→ Written request: Please write out the material below exactly as given.

## Start Entries provided

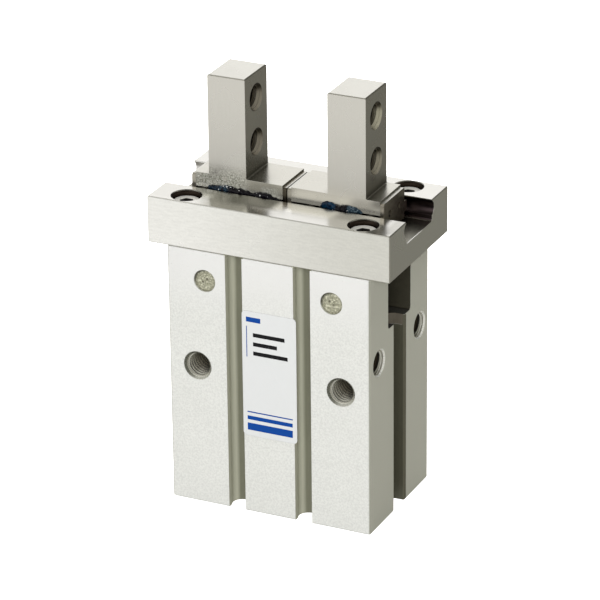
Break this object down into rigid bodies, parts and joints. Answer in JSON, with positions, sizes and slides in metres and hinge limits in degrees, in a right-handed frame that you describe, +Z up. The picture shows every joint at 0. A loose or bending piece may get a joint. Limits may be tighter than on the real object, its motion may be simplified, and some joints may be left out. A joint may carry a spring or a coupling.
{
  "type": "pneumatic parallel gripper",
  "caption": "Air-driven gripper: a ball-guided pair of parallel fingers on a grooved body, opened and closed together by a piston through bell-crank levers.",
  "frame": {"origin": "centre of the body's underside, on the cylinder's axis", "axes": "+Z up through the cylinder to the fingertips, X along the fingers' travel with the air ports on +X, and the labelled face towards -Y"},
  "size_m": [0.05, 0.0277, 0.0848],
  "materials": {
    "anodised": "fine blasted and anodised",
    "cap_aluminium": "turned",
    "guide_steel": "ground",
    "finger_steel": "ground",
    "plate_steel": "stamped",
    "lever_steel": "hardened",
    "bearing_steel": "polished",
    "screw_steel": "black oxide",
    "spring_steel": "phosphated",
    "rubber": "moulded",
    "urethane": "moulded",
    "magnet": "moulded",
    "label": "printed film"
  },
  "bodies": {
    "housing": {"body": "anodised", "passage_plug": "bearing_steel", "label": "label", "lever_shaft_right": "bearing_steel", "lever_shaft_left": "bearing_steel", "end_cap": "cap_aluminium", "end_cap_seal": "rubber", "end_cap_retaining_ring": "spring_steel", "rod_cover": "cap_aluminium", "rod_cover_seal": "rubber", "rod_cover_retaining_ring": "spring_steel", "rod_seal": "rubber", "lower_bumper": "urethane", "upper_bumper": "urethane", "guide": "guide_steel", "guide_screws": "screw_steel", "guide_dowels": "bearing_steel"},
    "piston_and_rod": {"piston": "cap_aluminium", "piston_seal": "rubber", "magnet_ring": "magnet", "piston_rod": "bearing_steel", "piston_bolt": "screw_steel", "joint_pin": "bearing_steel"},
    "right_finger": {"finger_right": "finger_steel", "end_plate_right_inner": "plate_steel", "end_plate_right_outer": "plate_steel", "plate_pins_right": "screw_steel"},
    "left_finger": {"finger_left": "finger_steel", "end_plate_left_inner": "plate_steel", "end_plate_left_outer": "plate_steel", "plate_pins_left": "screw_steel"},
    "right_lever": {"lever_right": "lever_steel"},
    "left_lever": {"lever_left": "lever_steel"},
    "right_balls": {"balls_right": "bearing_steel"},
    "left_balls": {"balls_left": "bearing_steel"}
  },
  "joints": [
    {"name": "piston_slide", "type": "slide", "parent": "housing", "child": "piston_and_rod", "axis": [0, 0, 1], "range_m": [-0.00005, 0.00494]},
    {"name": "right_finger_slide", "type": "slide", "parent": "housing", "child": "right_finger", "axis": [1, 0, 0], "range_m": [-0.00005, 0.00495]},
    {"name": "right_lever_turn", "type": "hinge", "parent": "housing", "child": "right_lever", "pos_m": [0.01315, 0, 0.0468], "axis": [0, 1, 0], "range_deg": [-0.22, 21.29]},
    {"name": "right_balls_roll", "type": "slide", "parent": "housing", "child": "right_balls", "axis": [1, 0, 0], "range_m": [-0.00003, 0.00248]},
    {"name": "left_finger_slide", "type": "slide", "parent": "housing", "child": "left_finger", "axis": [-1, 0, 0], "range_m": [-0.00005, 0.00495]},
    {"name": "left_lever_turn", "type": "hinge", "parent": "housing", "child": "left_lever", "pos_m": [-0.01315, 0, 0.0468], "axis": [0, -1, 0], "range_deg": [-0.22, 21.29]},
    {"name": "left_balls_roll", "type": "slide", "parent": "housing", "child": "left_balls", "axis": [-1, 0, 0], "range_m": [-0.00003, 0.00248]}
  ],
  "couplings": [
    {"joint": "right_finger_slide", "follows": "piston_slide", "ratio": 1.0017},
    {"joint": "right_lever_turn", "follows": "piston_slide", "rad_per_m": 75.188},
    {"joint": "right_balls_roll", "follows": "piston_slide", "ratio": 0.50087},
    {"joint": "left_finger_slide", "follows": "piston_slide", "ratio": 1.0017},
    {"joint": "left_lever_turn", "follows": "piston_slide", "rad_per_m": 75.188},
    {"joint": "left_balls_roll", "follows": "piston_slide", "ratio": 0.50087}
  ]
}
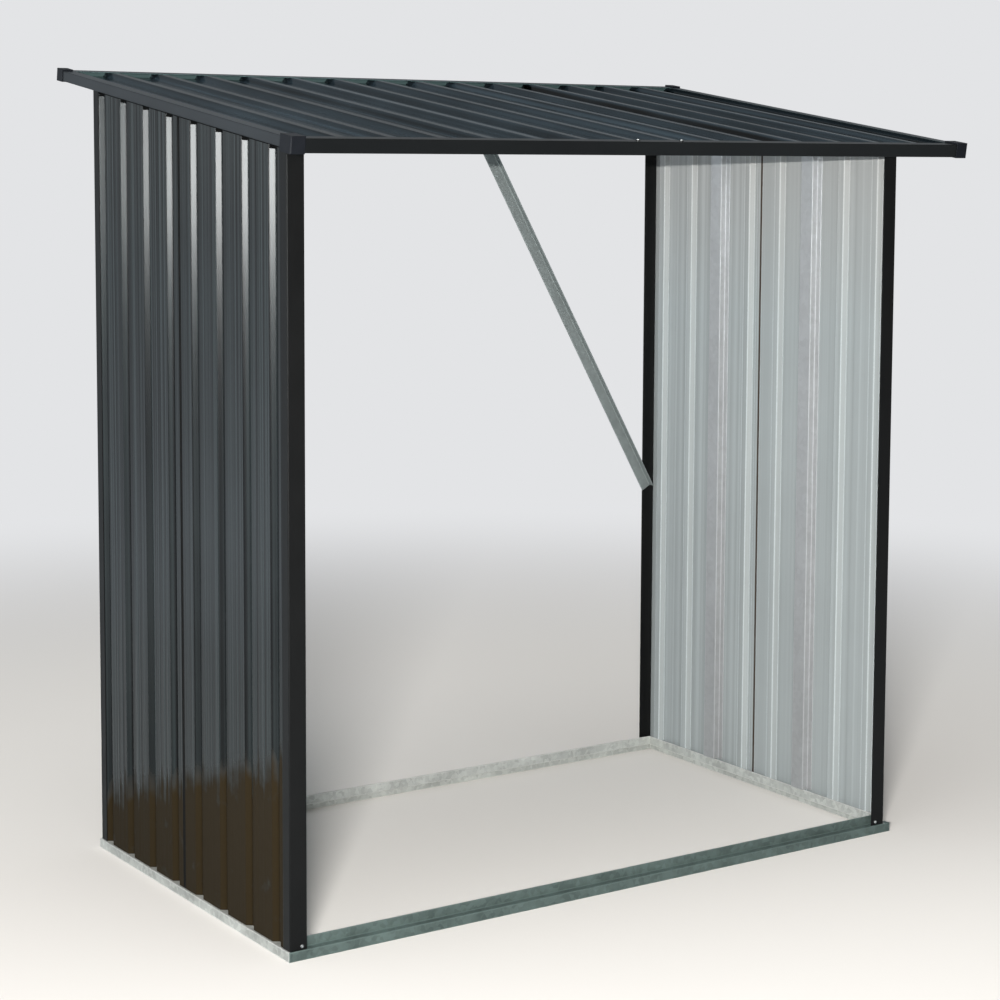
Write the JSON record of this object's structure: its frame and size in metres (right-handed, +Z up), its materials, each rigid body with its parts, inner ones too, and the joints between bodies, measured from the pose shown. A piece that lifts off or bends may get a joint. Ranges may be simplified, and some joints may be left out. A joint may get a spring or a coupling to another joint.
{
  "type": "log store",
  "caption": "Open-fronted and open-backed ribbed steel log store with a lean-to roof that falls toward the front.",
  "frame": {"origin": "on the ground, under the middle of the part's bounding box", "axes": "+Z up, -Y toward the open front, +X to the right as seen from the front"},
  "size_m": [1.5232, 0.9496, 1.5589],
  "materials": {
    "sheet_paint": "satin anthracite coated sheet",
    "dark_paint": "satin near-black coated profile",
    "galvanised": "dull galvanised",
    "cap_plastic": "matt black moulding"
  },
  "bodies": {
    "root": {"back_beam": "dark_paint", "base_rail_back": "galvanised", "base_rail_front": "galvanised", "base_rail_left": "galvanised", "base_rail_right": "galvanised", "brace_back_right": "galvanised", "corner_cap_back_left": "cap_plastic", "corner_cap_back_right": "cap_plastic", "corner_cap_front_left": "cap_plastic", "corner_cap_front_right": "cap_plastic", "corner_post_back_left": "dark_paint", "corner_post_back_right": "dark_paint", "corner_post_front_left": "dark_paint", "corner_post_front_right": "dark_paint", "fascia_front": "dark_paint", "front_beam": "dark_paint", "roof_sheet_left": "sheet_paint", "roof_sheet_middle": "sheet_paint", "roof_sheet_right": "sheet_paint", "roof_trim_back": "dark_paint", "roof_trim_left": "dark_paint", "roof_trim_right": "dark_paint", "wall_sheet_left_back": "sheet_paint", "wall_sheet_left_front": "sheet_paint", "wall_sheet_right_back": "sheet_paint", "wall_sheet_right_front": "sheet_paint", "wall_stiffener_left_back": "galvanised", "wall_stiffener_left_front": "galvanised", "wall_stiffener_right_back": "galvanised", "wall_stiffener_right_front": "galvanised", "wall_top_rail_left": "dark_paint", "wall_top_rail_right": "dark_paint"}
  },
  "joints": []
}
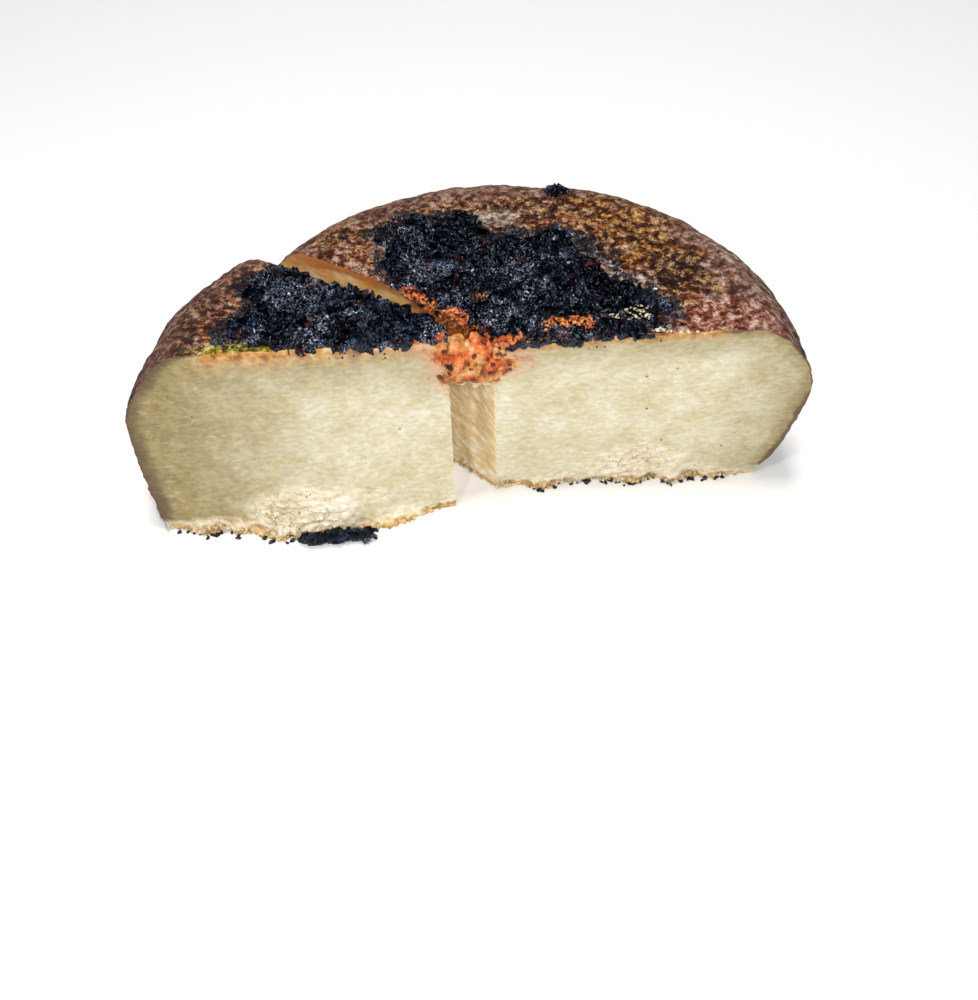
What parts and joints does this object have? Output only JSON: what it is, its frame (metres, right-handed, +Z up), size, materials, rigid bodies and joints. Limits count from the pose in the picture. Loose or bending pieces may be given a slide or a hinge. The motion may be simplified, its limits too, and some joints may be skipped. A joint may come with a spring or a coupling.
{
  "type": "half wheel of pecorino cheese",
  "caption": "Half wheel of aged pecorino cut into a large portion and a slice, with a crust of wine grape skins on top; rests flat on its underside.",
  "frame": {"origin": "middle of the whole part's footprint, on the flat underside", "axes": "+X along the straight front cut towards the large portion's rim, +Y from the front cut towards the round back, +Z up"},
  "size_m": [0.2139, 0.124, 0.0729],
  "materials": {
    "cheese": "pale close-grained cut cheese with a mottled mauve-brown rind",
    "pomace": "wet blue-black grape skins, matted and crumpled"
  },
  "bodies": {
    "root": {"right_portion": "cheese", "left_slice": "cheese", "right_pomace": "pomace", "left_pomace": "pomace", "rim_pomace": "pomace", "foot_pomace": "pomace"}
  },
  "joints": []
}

## End Entries provided

→ Solution to the problem:
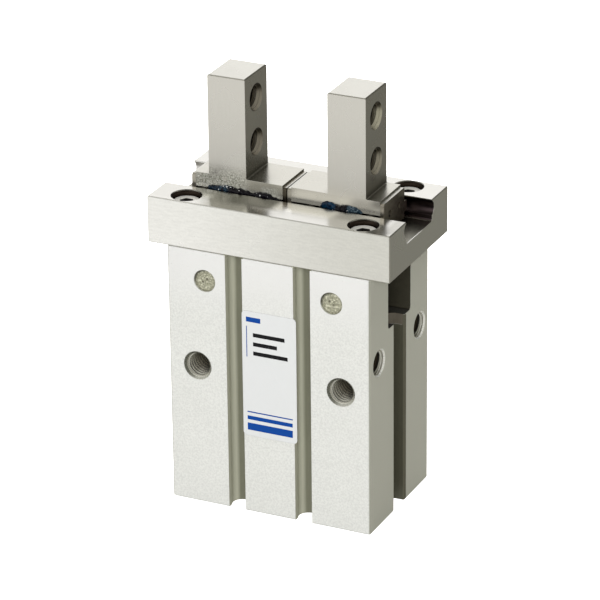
Break this object down into rigid bodies, parts and joints. Answer in JSON, with positions, sizes and slides in metres and hinge limits in degrees, in a right-handed frame that you describe, +Z up. The picture shows every joint at 0. A loose or bending piece may get a joint. Limits may be tighter than on the real object, its motion may be simplified, and some joints may be left out. A joint may carry a spring or a coupling.
{
  "type": "pneumatic parallel gripper",
  "caption": "Air-driven gripper: a ball-guided pair of parallel fingers on a grooved body, opened and closed together by a piston through bell-crank levers.",
  "frame": {"origin": "centre of the body's underside, on the cylinder's axis", "axes": "+Z up through the cylinder to the fingertips, X along the fingers' travel with the air ports on +X, and the labelled face towards -Y"},
  "size_m": [0.05, 0.0277, 0.0848],
  "materials": {
    "anodised": "fine blasted and anodised",
    "cap_aluminium": "turned",
    "guide_steel": "ground",
    "finger_steel": "ground",
    "plate_steel": "stamped",
    "lever_steel": "hardened",
    "bearing_steel": "polished",
    "screw_steel": "black oxide",
    "spring_steel": "phosphated",
    "rubber": "moulded",
    "urethane": "moulded",
    "magnet": "moulded",
    "label": "printed film"
  },
  "bodies": {
    "housing": {"body": "anodised", "passage_plug": "bearing_steel", "label": "label", "lever_shaft_right": "bearing_steel", "lever_shaft_left": "bearing_steel", "end_cap": "cap_aluminium", "end_cap_seal": "rubber", "end_cap_retaining_ring": "spring_steel", "rod_cover": "cap_aluminium", "rod_cover_seal": "rubber", "rod_cover_retaining_ring": "spring_steel", "rod_seal": "rubber", "lower_bumper": "urethane", "upper_bumper": "urethane", "guide": "guide_steel", "guide_screws": "screw_steel", "guide_dowels": "bearing_steel"},
    "piston_and_rod": {"piston": "cap_aluminium", "piston_seal": "rubber", "magnet_ring": "magnet", "piston_rod": "bearing_steel", "piston_bolt": "screw_steel", "joint_pin": "bearing_steel"},
    "right_finger": {"finger_right": "finger_steel", "end_plate_right_inner": "plate_steel", "end_plate_right_outer": "plate_steel", "plate_pins_right": "screw_steel"},
    "left_finger": {"finger_left": "finger_steel", "end_plate_left_inner": "plate_steel", "end_plate_left_outer": "plate_steel", "plate_pins_left": "screw_steel"},
    "right_lever": {"lever_right": "lever_steel"},
    "left_lever": {"lever_left": "lever_steel"},
    "right_balls": {"balls_right": "bearing_steel"},
    "left_balls": {"balls_left": "bearing_steel"}
  },
  "joints": [
    {"name": "piston_slide", "type": "slide", "parent": "housing", "child": "piston_and_rod", "axis": [0, 0, 1], "range_m": [-0.00005, 0.00494]},
    {"name": "right_finger_slide", "type": "slide", "parent": "housing", "child": "right_finger", "axis": [1, 0, 0], "range_m": [-0.00005, 0.00495]},
    {"name": "right_lever_turn", "type": "hinge", "parent": "housing", "child": "right_lever", "pos_m": [0.01315, 0, 0.0468], "axis": [0, 1, 0], "range_deg": [-0.22, 21.29]},
    {"name": "right_balls_roll", "type": "slide", "parent": "housing", "child": "right_balls", "axis": [1, 0, 0], "range_m": [-0.00003, 0.00248]},
    {"name": "left_finger_slide", "type": "slide", "parent": "housing", "child": "left_finger", "axis": [-1, 0, 0], "range_m": [-0.00005, 0.00495]},
    {"name": "left_lever_turn", "type": "hinge", "parent": "housing", "child": "left_lever", "pos_m": [-0.01315, 0, 0.0468], "axis": [0, -1, 0], "range_deg": [-0.22, 21.29]},
    {"name": "left_balls_roll", "type": "slide", "parent": "housing", "child": "left_balls", "axis": [-1, 0, 0], "range_m": [-0.00003, 0.00248]}
  ],
  "couplings": [
    {"joint": "right_finger_slide", "follows": "piston_slide", "ratio": 1.0017},
    {"joint": "right_lever_turn", "follows": "piston_slide", "rad_per_m": 75.188},
    {"joint": "right_balls_roll", "follows": "piston_slide", "ratio": 0.50087},
    {"joint": "left_finger_slide", "follows": "piston_slide", "ratio": 1.0017},
    {"joint": "left_lever_turn", "follows": "piston_slide", "rad_per_m": 75.188},
    {"joint": "left_balls_roll", "follows": "piston_slide", "ratio": 0.50087}
  ]
}
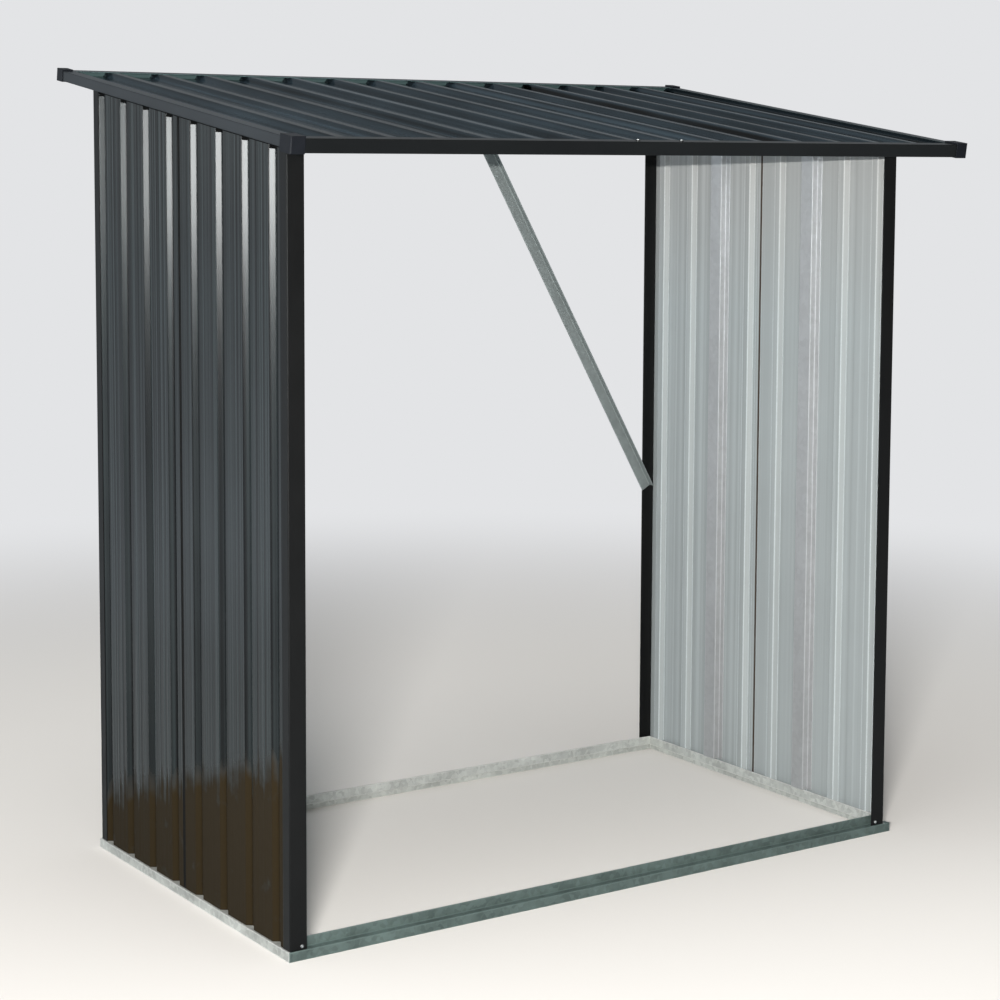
Write the JSON record of this object's structure: its frame and size in metres (right-handed, +Z up), its materials, each rigid body with its parts, inner ones too, and the joints between bodies, measured from the pose shown. A piece that lifts off or bends may get a joint. Ranges may be simplified, and some joints may be left out. A joint may get a spring or a coupling to another joint.
{
  "type": "log store",
  "caption": "Open-fronted and open-backed ribbed steel log store with a lean-to roof that falls toward the front.",
  "frame": {"origin": "on the ground, under the middle of the part's bounding box", "axes": "+Z up, -Y toward the open front, +X to the right as seen from the front"},
  "size_m": [1.5232, 0.9496, 1.5589],
  "materials": {
    "sheet_paint": "satin anthracite coated sheet",
    "dark_paint": "satin near-black coated profile",
    "galvanised": "dull galvanised",
    "cap_plastic": "matt black moulding"
  },
  "bodies": {
    "root": {"back_beam": "dark_paint", "base_rail_back": "galvanised", "base_rail_front": "galvanised", "base_rail_left": "galvanised", "base_rail_right": "galvanised", "brace_back_right": "galvanised", "corner_cap_back_left": "cap_plastic", "corner_cap_back_right": "cap_plastic", "corner_cap_front_left": "cap_plastic", "corner_cap_front_right": "cap_plastic", "corner_post_back_left": "dark_paint", "corner_post_back_right": "dark_paint", "corner_post_front_left": "dark_paint", "corner_post_front_right": "dark_paint", "fascia_front": "dark_paint", "front_beam": "dark_paint", "roof_sheet_left": "sheet_paint", "roof_sheet_middle": "sheet_paint", "roof_sheet_right": "sheet_paint", "roof_trim_back": "dark_paint", "roof_trim_left": "dark_paint", "roof_trim_right": "dark_paint", "wall_sheet_left_back": "sheet_paint", "wall_sheet_left_front": "sheet_paint", "wall_sheet_right_back": "sheet_paint", "wall_sheet_right_front": "sheet_paint", "wall_stiffener_left_back": "galvanised", "wall_stiffener_left_front": "galvanised", "wall_stiffener_right_back": "galvanised", "wall_stiffener_right_front": "galvanised", "wall_top_rail_left": "dark_paint", "wall_top_rail_right": "dark_paint"}
  },
  "joints": []
}
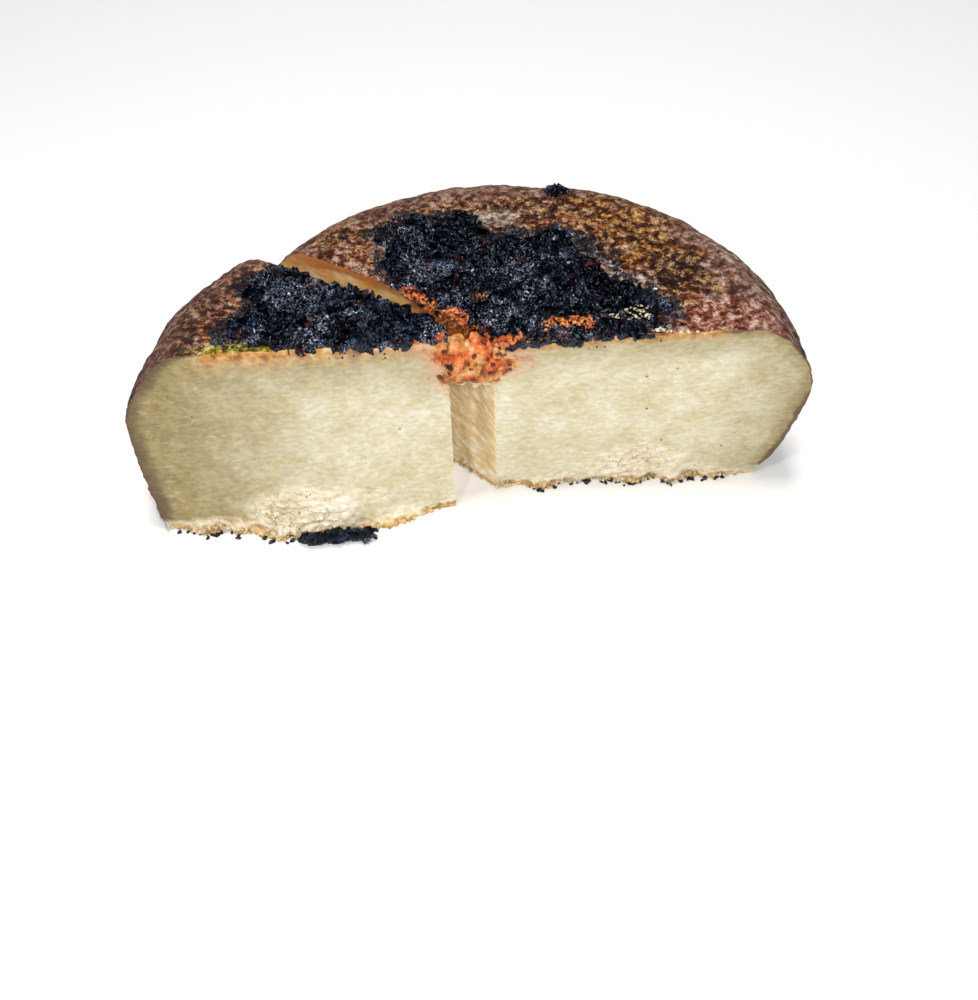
What parts and joints does this object have? Output only JSON: what it is, its frame (metres, right-handed, +Z up), size, materials, rigid bodies and joints. Limits count from the pose in the picture. Loose or bending pieces may be given a slide or a hinge. The motion may be simplified, its limits too, and some joints may be skipped. A joint may come with a spring or a coupling.
{
  "type": "half wheel of pecorino cheese",
  "caption": "Half wheel of aged pecorino cut into a large portion and a slice, with a crust of wine grape skins on top; rests flat on its underside.",
  "frame": {"origin": "middle of the whole part's footprint, on the flat underside", "axes": "+X along the straight front cut towards the large portion's rim, +Y from the front cut towards the round back, +Z up"},
  "size_m": [0.2139, 0.124, 0.0729],
  "materials": {
    "cheese": "pale close-grained cut cheese with a mottled mauve-brown rind",
    "pomace": "wet blue-black grape skins, matted and crumpled"
  },
  "bodies": {
    "root": {"right_portion": "cheese", "left_slice": "cheese", "right_pomace": "pomace", "left_pomace": "pomace", "rim_pomace": "pomace", "foot_pomace": "pomace"}
  },
  "joints": []
}